How can i send the mail again without this error message ?

troublestarter commented 6 years ago

@roehling Having lot's of not rewritten: Hash invalid in SRS address. Have you an idea of this problem ?

Last Centos version. Last postfi version. Last opendkim version and last master branch of postsrsd version.

Important note : The SRS might be generated by a third party server ( a customer that using our mail server as relay for outgoing mails ). Why cant it be decode ?

[root@relay1 ~]# telnet 127.0.0.1 10002 Trying 127.0.0.1... Connected to 127.0.0.1. Escape character is '^]'. get SRS0=QS1C=N2=equipjardin.com=e.breton@XXXX.XYZ 500 Hash invalid in SRS address.

roehling commented 3 years ago

Does this problem still occur with the latest release?
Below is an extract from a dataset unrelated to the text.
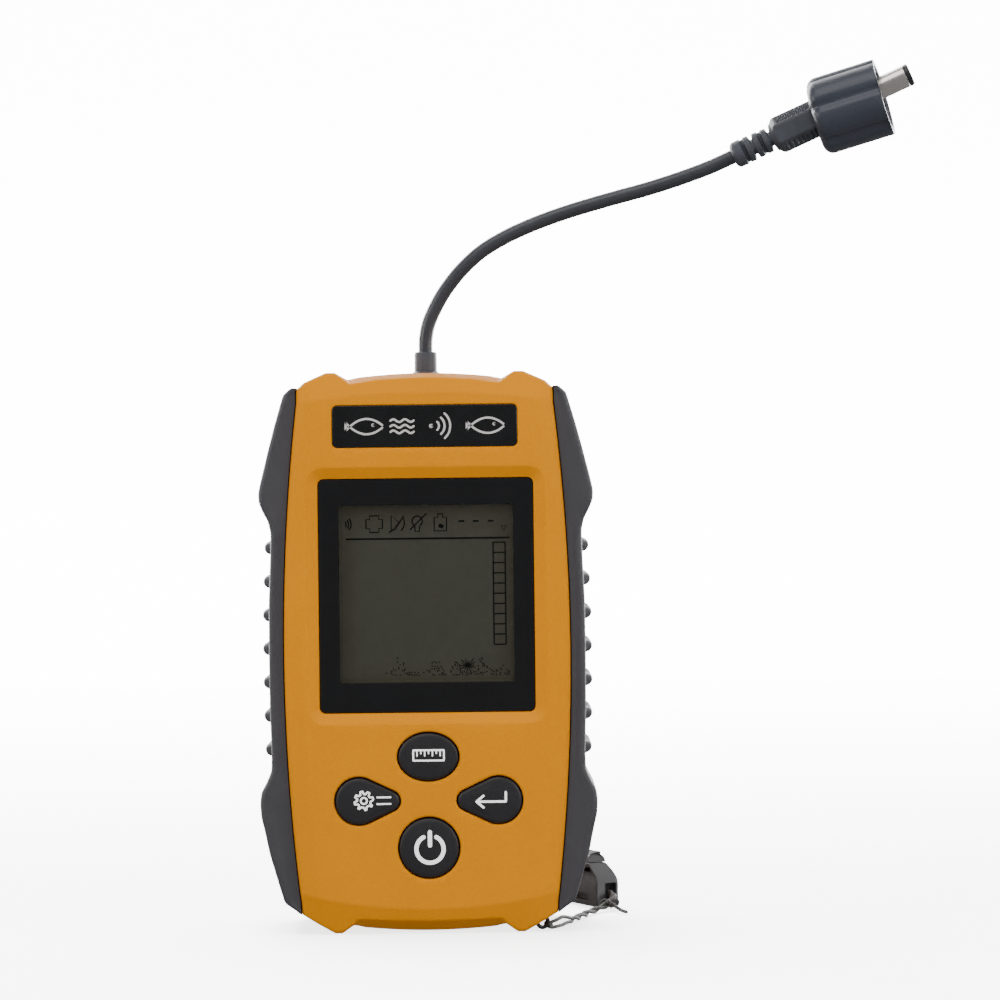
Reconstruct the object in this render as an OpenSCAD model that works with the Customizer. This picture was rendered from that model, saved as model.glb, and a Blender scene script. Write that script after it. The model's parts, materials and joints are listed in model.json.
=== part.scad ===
// Handheld fish finder that stands on its four corner bumpers. X is to the right, Y runs from the
// screen to the back and Z is up. The origin is under the middle of the body, on the floor.

/* [Body] */
// Height over the corner bumpers
body_h = 135.6; // [135:0.1:137]
// Width of the yellow shells at their widest
shell_w = 69.2; // [69:0.1:70.4]
// Depth from the screen side to the back
body_d = 36; // [36:0.1:38]
// Radius of the long arc of each side
side_r = 508; // [480:1:600]
// Wall of the shells
wall = 2.2; // [1.8:0.1:2.3]
// Thickness of the shells' front and back faces
face_t = 3.2; // [3:0.1:3.4]
// Radius of the arcs across the top and the bottom
end_r = 143; // [130:1:160]
// Depth of the front shell
front_d = 14; // [13.6:0.1:14.2]

/* [Screen] */
// Width of the clear lens
lens_w = 52; // [51.6:0.1:52.2]
// Height of the clear lens
lens_h = 56.5; // [56:0.1:56.8]
// Height of the lens's middle above the floor
lens_z = 81.6; // [81:0.1:82]
// Width of the sloping border around the lens
bevel_w = 2.7; // [2:0.1:3]
// Depth from the face to the lens
bevel_t = 1.2; // [0.8:0.1:1.3]
// Thickness of the lens
lens_t = 1.4; // [1.2:0.1:1.5]

/* [Keys] */
// How far a key travels
key_travel = 0.8; // [0.5:0.1:0.9]
// How far a key stands out of the face
key_proud = 0.6; // [0.4:0.1:1]
// Gap between a key and its opening
key_gap = 0.25; // [0.2:0.05:0.3]
// Height of the round power key's middle
power_z = 20.7; // [20:0.1:21]
// Diameter of the power key
power_d = 14.4; // [14:0.1:14.6]
// Height of the middle of the two side keys
side_key_z = 32.1; // [32:0.1:32.6]
// Height of the middle of the upper key
upper_key_z = 42.7; // [42.4:0.1:43]

/* [Battery bay] */
// Diameter of a battery cell
cell_d = 10.5; // [10:0.1:10.5]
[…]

mundschenk-at commented 3 years ago

I'm still on 1.6 (FreeBSD ports version) and haven't had the issue on my life system after cleaning up the secrets file (i.e. making sure that the secret is less than 114 bytes). Have you been able to reproduce the issue with the secret in https://github.com/roehling/postsrsd/issues/68#issuecomment-298186084?

roehling commented 3 years ago

Yes, I have reproduced it, and I think I found the underlying cause as well.